Economic and social impacts

Proponents of a robust, market-driven model of corporate control argue that it fosters efficient capital allocation, innovation, and competitive dynamics. By tying rewards to performance, market-based governance is seen as a powerful driver of productivity and economic growth. Large, well-capitalized firms can mobilize resources for large-scale investments, international expansion, and complex research and development programs, contributing to overall prosperity in many economies. See discussions of capitalism and market economy for broader context on how these forces interact with broader economic systems.

Critics, however, point to concerns about long-term stability and social outcomes. Concentration of control can magnify the influence of a few actors over wages, investment, and public policy, with potential implications for political accountability and competition. Some observers argue that excessive focus on short-term stock performance or on the interests of a narrow set of owners may undermine investments in human capital, product quality, or regional development. They may advocate targeted regulation or updated governance norms to ensure that corporate activity supports sustainable growth and broad-based opportunity. Debates of this kind touch on issues of income inequality, lobbying, and the political economy of large firms.

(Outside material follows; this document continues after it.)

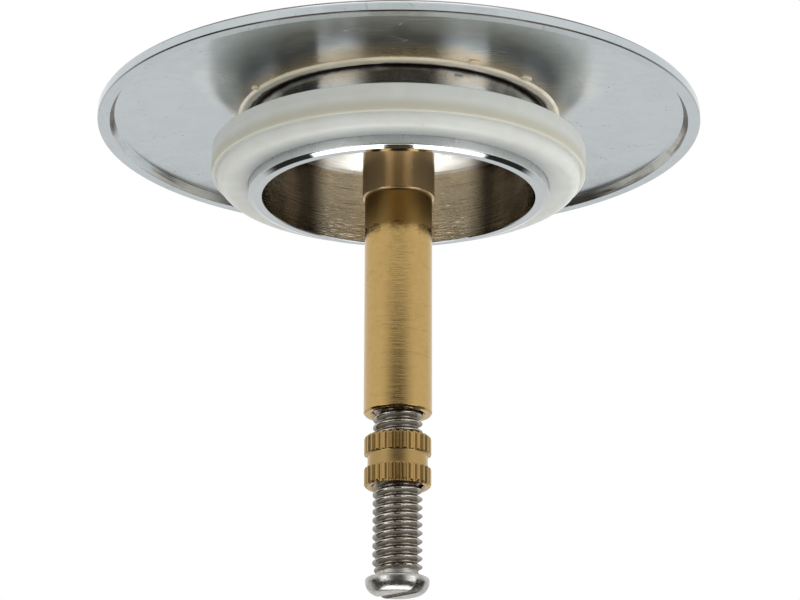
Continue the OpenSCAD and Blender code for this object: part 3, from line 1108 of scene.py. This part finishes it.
@dataclass
class Screw(Piece):
    """The adjusting screw: a rolled thread, a neck and a rounded head with a slot."""

    body: Body = Body.SCREW
    crest_r: float = 2.88
    root_r: float = 2.30
    neck_r: float = 2.45
    pitch: float = 1.0
    start: float = 0.3
    steep: float = 1.34
    flat: float = 0.17
    soft: float = 0.3
    tip_len: float = 0.8
    head_z: float = -46.0
    foot_z: float = -47.9
    tip_z: float = -14.0
    head_r: float = 3.7
    slot_w: float = 1.4
    slot_depth: float = 1.2
    slot_angle: float = math.radians(-42)
    slot_edge: float = 0.06
    thread_cols: int = 88
    head_cols: int = 160

    def thread_radius(self, z: Array, angle: Array) -> Array:
        """Radius of the thread: a rounded ridge wherever the height equals the turn's own height.

        The distance from the ridge's middle is (z - start) / pitch - angle / full turn, taken to
        its nearest whole number. The ridge is a clipped wedge with a softened crest, and it fades
        towards the head and the tip.

        Args:
            z: Heights.
            angle: Angles round the axis.

        Returns:
            The radius at each point.
        """
        place = (z - self.start) / self.pitch - angle / FULL_TURN
        off = np.abs(place - np.round(place)) * 2
        ridge = np.clip(self.steep * (1 - off) - self.flat, 0, 1)
        ridge = (1 - self.soft) * ridge + self.soft * smooth(ridge)
        fade = smooth(share(z, self.head_z + 0.35, self.head_z + 1.3))
        tip = share(z, self.tip_z, self.tip_z - self.tip_len)
        root = self.root_r + (self.neck_r - self.root_r) * (1 - fade)
        return root + (self.crest_r - self.root_r) * ridge * fade * tip

    def shank(self) -> Mesh:
        """The threaded shank, closed inside the head and at its tip."""
        first = self.head_z + 0.4
        z = np.r_[first, np.arange(first, self.tip_z, self.pitch / 16), self.tip_z][:, None]
        angle = np.arange(self.thread_cols) * (FULL_TURN / self.thread_cols)
        r = self.thread_radius(z, angle[None, :])
        r[0], r[-1] = 0.0, 0.0
        r[-2] = self.root_r - 0.3
        return grid_mesh("screw_shank", around(r, z, angle), Ends.POLES)

    def head(self) -> Mesh:
        """The rounded head, turned and then cut by a box for the slot."""
        path = profile([
            (0, self.foot_z, 0), (self.head_r, self.foot_z, 1.5), (self.head_r, self.head_z, 0.3),
            (self.neck_r, self.head_z, 0.15), (self.neck_r, self.head_z + 0.6, 0.0),
            (0, self.head_z + 0.6, 0)], 0.2, closed=False, steps=12)
        blank = grid_mesh("head_blank", turned_grid(path, self.head_cols), Ends.POLES)
        x = np.array([-1, 1, 1, -1, -1, 1, 1, -1]) * 2 * self.head_r
        y = np.array([-1, -1, 1, 1, -1, -1, 1, 1]) * self.slot_w / 2
        z = np.repeat([self.foot_z - 1.0, self.foot_z + self.slot_depth], 4)
        c, s = math.cos(self.slot_angle), math.sin(self.slot_angle)
        quads = np.array([[0, 3, 2, 1], [4, 5, 6, 7], [0, 1, 5, 4], [1, 2, 6, 5], [2, 3, 7, 6], [3, 0, 4, 7]])
        box = flat_mesh("slot_cutter", np.stack([x * c - y * s, x * s + y * c, z], axis=1), quads)
        head, cutter = new_object("head_blank", blank), new_object("slot_cutter", box)
        cut = head.modifiers.new("slot", "BOOLEAN")
        cut.operation, cut.object, cut.solver = "DIFFERENCE", cutter, "EXACT"
        bevel = head.modifiers.new("edges", "BEVEL")
        bevel.width, bevel.segments = self.slot_edge * MM, 2
        bevel.limit_method, bevel.angle_limit = "ANGLE", math.radians(50)
        done = bpy.data.meshes.new_from_object(head.evaluated_get(bpy.context.evaluated_depsgraph_get()))
        for item in (head, cutter):
            bpy.data.objects.remove(item)
        tidy_mesh(done)
        done.name = "screw_head"
        return done

    def build(self) -> None:
        """Makes the shank and the head."""
        self.place(self.shank(), Slot.SCREW, "adjusting_screw", "screw_steel")
        self.place(self.head(), Slot.SCREW, None, "head_steel")


@dataclass
class Nut(Piece):
    """The lock nut: two straight-knurled bands with a waist between them."""

    body: Body = Body.NUT
    low_z: float = -35.3
    top_z: float = -29.3
    crest_r: float = 3.9
    tooth: float = 0.32
    waist_r: float = 3.5
    band_h: float = 2.15
    bore_r: float = 2.95
    chamfer: float = 0.28
    teeth: int = 28
    flat: float = 0.26
    flank: float = 0.5
    blend: float = 0.12
    tooth_cols: int = 14

    def build(self) -> None:
        """Makes the nut, whose outline is the same from both ends.

        The outer wall stands at crest_r, and in the bands each column sinks by the tooth depth
        times a rounded trapezoid of its place in the tooth's pitch.
        """
        half = [
            (self.bore_r, 0.3, 0.05), (self.bore_r + self.chamfer, 0.0, 0.04),
            (self.crest_r - self.chamfer, 0.0, 0.05), (self.crest_r, 0.26, 0.08),
            (self.crest_r, self.band_h, 0.08), (self.waist_r, self.band_h + 0.02, 0.08)]
        path = profile([*((r, self.low_z + up, bend) for r, up, bend in half),
                        *((r, self.top_z - up, bend) for r, up, bend in reversed(half))], 0.08, steps=4)
        cols = self.teeth * self.tooth_cols
        grid = turned_grid(path, cols)
        off = np.abs((np.arange(cols) * (self.teeth / cols) + 0.5) % 1 - 0.5) * 2
        limit = self.crest_r - self.tooth * smooth(share(off, self.flat, self.flat + self.flank))
        r = path[:, :1]
        inside = np.clip(0.5 + (limit - r) / self.blend, 0, 1)
        cut = inside * r + (1 - inside) * limit - self.blend / 2 * inside * (1 - inside)
        grid[..., :2] *= (cut / r)[..., None]
        cut_thread(grid, path, self.bore_r)
        self.place(grid_mesh("nut_knurled", grid, Ends.RING), Slot.NUT, "lock_nut", "nut_brass")


# Studio


@dataclass(frozen=True)
class Camera:
    """The camera of the photograph, fitted to its circles."""

    place: Place = (0.0, -0.3346, -0.12065)
    rise: float = math.radians(17.9)
    lean: float = math.radians(0.197)
    lens: float = 134.43
    shift_x: float = 0.0022
    shift_y: float = 0.0004
    sensor: float = 36.0
    nearest: float = 0.01

    def build(self) -> None:
        """Adds the camera and makes it the scene's own."""
        data = bpy.data.cameras.new("camera")
        data.lens, data.sensor_width, data.sensor_fit = self.lens, self.sensor, "HORIZONTAL"
        data.shift_x, data.shift_y, data.clip_start = self.shift_x, self.shift_y, self.nearest
        made = new_object("camera", data)
        ahead = mathutils.Vector((0.0, math.cos(self.rise), math.sin(self.rise)))
        level = mathutils.Vector(ACROSS)
        up = level.cross(ahead) * math.cos(self.lean) - level * math.sin(self.lean)
        axes = mathutils.Matrix((ahead.cross(up), up, -ahead)).transposed()
        made.location = self.place
        made.rotation_euler = axes.to_euler()
        bpy.context.scene.camera = made


@dataclass(frozen=True)
class Lamp:
    """A soft rectangular lamp that looks at a point and may fade in across its width."""

    name: str
    place: Place
    target: Place
    size: Range
    power: float
    fade: Range | None = None
    lights_matt: bool = True

    def build(self) -> None:
        """Adds the lamp, which the camera doesn't see."""
        data = bpy.data.lights.new(self.name, "AREA")
        data.shape, data.energy = "RECTANGLE", self.power
        data.size, data.size_y = self.size
        made = new_object(self.name, data)
        made.location = self.place
        aim = mathutils.Vector(self.target) - mathutils.Vector(self.place)
        made.rotation_euler = aim.to_track_quat("-Z", "Y").to_euler()
        made.visible_camera, made.visible_diffuse = False, self.lights_matt
        if self.fade:
            data.use_nodes = True
            wire = Wiring(data.node_tree)
            across = wire.parts(wire.node("ShaderNodeNewGeometry").outputs["Parametric"])[0]
            wire.fill(wire.tree.nodes["Emission"], Strength=wire.ramp(across, *self.fade))


@dataclass(frozen=True)
class Studio:
    """A plain pale floor, two soft lamps beside the camera, one below, one above, and a pale world.

    A range says where along its axis a part of the world's light starts and where it is full, and
    then from which level to which.
    """

    LAMPS: ClassVar = (
        Lamp("lamp_left", (-0.43, -0.48, -0.16), (0, 0, -0.02), (0.50, 0.42), 1.3, (1.0, 0.5)),
        Lamp("lamp_right", (0.48, -0.44, -0.16), (0, 0, -0.02), (0.54, 0.42), 1.5, (0.0, 0.5)),
        Lamp("lamp_below", (0.0, 0.11, -0.35), (0.0, 0.11, 0), (0.28, 0.26), 0.62, lights_matt=False),
        Lamp("lamp_top", (0.0, -0.1, 0.8), (0, 0, 0), (0.8, 0.8), 3.0))
    floor_z: float = -0.40
    floor_size: float = 0.7
    floor_back: float = 0.13
    floor_tone: Colour = (0.70, 0.70, 0.70)
    floor_fade: Range = (0.24, 0.31)
    back_y: Range = (0.15, 0.45, 0.0, 0.87)
    back_z: Range = (-0.62, -0.50)
    dark_x: Range = (0.95, 0.1)
    dark_y: Range = (0.1, -0.1)
    dark_z: Range = (0.315, 0.285, 0.0, 0.9)
    above_z: Range = (-0.05, 0.12)
    side_x: Range = (0.5, 0.9, 0.03, 0.3)
    front_y: Range = (-0.3, -0.6, 0.0, 0.05)
    front_z: Range = (0.05, -0.15)
    soft_x: Range = (-0.9, 0.9, 0.52, 0.94)
    soft_y: Range = (-0.9, 0.9, 0.85, 1.3)
    soft_z: Range = (-0.2, -0.9, 1.0, 1.35)

    def world(self) -> None:
        """White to the camera; to mirrors a pale room that is dark around the camera; else a soft sky."""
        world = bpy.data.worlds.new("studio")
        bpy.context.scene.world = world
        world.use_nodes = True
        wire = Wiring(world.node_tree)
        x, y, z = wire.parts(wire.node("ShaderNodeTexCoord").outputs["Generated"])
        back = wire.times(wire.ramp(y, *self.back_y), wire.ramp(z, *self.back_z))
        dark = wire.times(wire.ramp(y, *self.dark_y), wire.ramp(wire.math("ABSOLUTE", x), *self.dark_x))
        dark = wire.times(dark, wire.ramp(z, *self.dark_z))
        above = wire.times(wire.ramp(z, *self.above_z), wire.minus(1.0, dark))
        side = wire.ramp(x, *self.side_x)
        front = wire.times(wire.ramp(y, *self.front_y), wire.ramp(z, *self.front_z))
        room = wire.math("MAXIMUM", wire.math("MAXIMUM", side, front), wire.math("MAXIMUM", back, above))
        ray = wire.node("ShaderNodeLightPath").outputs
        seen = wire.math("MAXIMUM", ray["Is Camera Ray"], ray["Is Transmission Ray"])
        soft = wire.times(wire.ramp(x, *self.soft_x), wire.ramp(y, *self.soft_y))
        soft = wire.times(soft, wire.ramp(z, *self.soft_z))
        mirrored = wire.times(ray["Is Glossy Ray"], wire.math("LESS_THAN", ray["Diffuse Depth"], 0.5))
        level = wire.plus(wire.times(mirrored, room), wire.times(wire.minus(1.0, mirrored), soft))
        level = wire.plus(seen, wire.times(wire.minus(1.0, seen), level))
        wire.fill(world.node_tree.nodes["Background"], Color=(1.0, 1.0, 1.0), Strength=level)

    def floor(self) -> None:
        """Adds the floor, which is see-through from below and fades out towards its edge."""
        half, z = self.floor_size / 2 / MM, self.floor_z / MM
        points = np.array([[-half, -half, z], [half, -half, z], [half, half, z], [-half, half, z]])
        mesh = flat_mesh("floor", points, np.array([[0, 1, 2, 3]]))
        made = new_object("floor", mesh)
        paint = Paint("floor_pale")
        paint.dress(Base_Color=self.floor_tone, Roughness=0.9)
        reach = paint.vector("SUBTRACT", paint.where, (0.0, self.floor_back, self.floor_z))
        fade = (self.floor_size * part for part in self.floor_fade)
        edge = paint.ramp(paint.vector("LENGTH", reach), *fade)
        gone = paint.math("MAXIMUM", edge, paint.node("ShaderNodeNewGeometry").outputs["Backfacing"])
        clear = paint.node("ShaderNodeBsdfTransparent").outputs[0]
        mixer = paint.node("ShaderNodeMixShader", gone, paint.shader.outputs[0], clear)
        paint.fill(paint.tree.nodes["Material Output"], mixer.outputs[0])
        mesh.materials.append(paint.made)

    def build(self) -> None:
        """Sets the view transform and adds the world, the floor and the lamps."""
        bpy.context.scene.view_settings.view_transform = "Standard"
        self.world()
        self.floor()
        for lamp in self.LAMPS:
            lamp.build()


def main() -> None:
    """Builds the studio and every piece."""
    logging.basicConfig(level=logging.INFO, format="%(message)s")
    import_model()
    Studio().build()
    Camera().build()
    effects = Effects()
    materials = {finish.name: finish.material(effects) for finish in FINISHES}
    cap = Cap(materials)
    cap.build()
    Hub(materials).build(cap)
    Solder(materials).build(cap)
    for piece in (Seal, Stem, Screw, Nut):
        piece(materials).build()


if __name__ == "__main__":
    main()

In practice, the balance between efficiency and equity in corporate control often hinges on the quality of institutions. Transparent reporting, independent oversight, fair treatment of minority shareholders, and predictable enforcement of rules help sustain the legitimacy and effectiveness of corporate governance. The debate over the appropriate balance is ongoing and country-specific, reflecting different legal traditions, capital market development, and cultural norms.

Controversies and debates

  • Shareholder value vs. broader stakeholder interests: A central debate concerns whether firms should primarily maximize shareholder value or consider a wider set of stakeholders, including employees, customers, and communities. Advocates of a traditional, owner-centered approach argue that wealth creation ultimately benefits all stakeholders through higher wages, more investment, and stronger economic growth. Critics contend that focusing narrowly on short-run shareholder returns can erode long-run sustainability and social legitimacy. See shareholder primacy and stakeholder theory for the core positions.

  • Corporate power and democracy: With large firms exercising substantial economic influence, questions arise about democratic accountability and political influence. Proponents stress that market discipline and competitive pressure limit power, while opponents warn about regulatory capture and the risk that corporate elites sway policy to protect their interests. The term crony capitalism is often used in critiques, though defenders argue that competitive markets and reasonable regulation are sufficient to curb abuses.

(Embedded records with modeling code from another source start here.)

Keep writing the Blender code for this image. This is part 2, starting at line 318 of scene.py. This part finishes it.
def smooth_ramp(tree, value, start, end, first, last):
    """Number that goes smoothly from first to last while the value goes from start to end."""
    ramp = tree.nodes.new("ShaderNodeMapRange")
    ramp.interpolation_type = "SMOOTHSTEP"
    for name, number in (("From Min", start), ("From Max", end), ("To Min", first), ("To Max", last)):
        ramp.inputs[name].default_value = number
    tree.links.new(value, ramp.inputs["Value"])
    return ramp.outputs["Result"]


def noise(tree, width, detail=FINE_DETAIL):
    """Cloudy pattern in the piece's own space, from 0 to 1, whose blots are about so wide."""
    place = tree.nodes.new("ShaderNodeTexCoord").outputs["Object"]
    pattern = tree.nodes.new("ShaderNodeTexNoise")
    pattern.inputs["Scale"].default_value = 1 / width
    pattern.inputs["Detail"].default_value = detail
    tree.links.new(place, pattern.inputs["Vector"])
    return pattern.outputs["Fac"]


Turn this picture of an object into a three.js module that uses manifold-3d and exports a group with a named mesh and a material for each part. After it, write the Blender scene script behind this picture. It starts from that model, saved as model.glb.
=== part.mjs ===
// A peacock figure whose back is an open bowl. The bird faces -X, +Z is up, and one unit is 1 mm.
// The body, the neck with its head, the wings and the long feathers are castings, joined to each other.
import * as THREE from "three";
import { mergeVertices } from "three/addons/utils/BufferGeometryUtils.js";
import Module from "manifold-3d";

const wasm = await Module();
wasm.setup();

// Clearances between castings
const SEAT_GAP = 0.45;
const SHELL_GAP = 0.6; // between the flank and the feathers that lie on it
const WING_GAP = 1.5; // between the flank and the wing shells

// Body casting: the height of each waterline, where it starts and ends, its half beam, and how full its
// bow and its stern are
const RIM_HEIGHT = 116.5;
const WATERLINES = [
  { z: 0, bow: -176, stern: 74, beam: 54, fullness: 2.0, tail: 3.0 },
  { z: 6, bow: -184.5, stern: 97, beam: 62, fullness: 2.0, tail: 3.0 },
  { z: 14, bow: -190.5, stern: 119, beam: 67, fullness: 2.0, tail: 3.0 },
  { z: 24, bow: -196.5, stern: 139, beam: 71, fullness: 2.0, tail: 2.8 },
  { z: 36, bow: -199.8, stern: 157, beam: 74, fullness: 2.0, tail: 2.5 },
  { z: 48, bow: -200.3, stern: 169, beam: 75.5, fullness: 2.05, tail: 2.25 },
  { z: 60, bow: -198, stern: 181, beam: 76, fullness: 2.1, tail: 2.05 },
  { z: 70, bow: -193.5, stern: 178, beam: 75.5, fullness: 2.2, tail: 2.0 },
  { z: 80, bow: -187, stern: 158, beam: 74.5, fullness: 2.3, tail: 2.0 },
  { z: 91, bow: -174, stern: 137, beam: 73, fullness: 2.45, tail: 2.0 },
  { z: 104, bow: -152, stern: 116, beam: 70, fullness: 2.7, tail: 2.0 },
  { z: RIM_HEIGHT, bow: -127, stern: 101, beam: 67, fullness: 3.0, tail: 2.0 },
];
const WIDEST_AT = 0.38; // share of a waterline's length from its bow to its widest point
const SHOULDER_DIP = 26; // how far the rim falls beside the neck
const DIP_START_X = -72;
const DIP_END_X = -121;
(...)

  • Governance tools: Instruments such as dual-class shares, poison pills, and other takeover defenses are debated. Supporters claim these tools can protect long-term strategy and prevent rash changes in control, while opponents argue they entrench incumbent managers and reduce accountability. The governance debate also covers executive compensation structures and disclosure practices, with ongoing discussions about aligning incentives with durable value creation.

  • Regulation and antitrust policy: Advocates of robust competition policy argue that concentrating too much control in a few firms can stifle innovation and raise barriers to entry. Critics contend that modern economies rely on scale and network effects to deliver complex products and services efficiently, and that aggressive regulation can dampen investment. The appropriate role of antitrust and sector-specific regulation remains a live area of policy design across jurisdictions.

  • Corporate social responsibility and public value: Beyond financial performance, some perspectives emphasize corporate responsibility to workers, customers, and the environment. Proponents argue that responsible practices can enhance brand value and risk management, while skeptics view CSR initiatives as distractions from core value creation. The balance between profit, purpose, and practical outcomes continues to shape governance norms and investor expectations.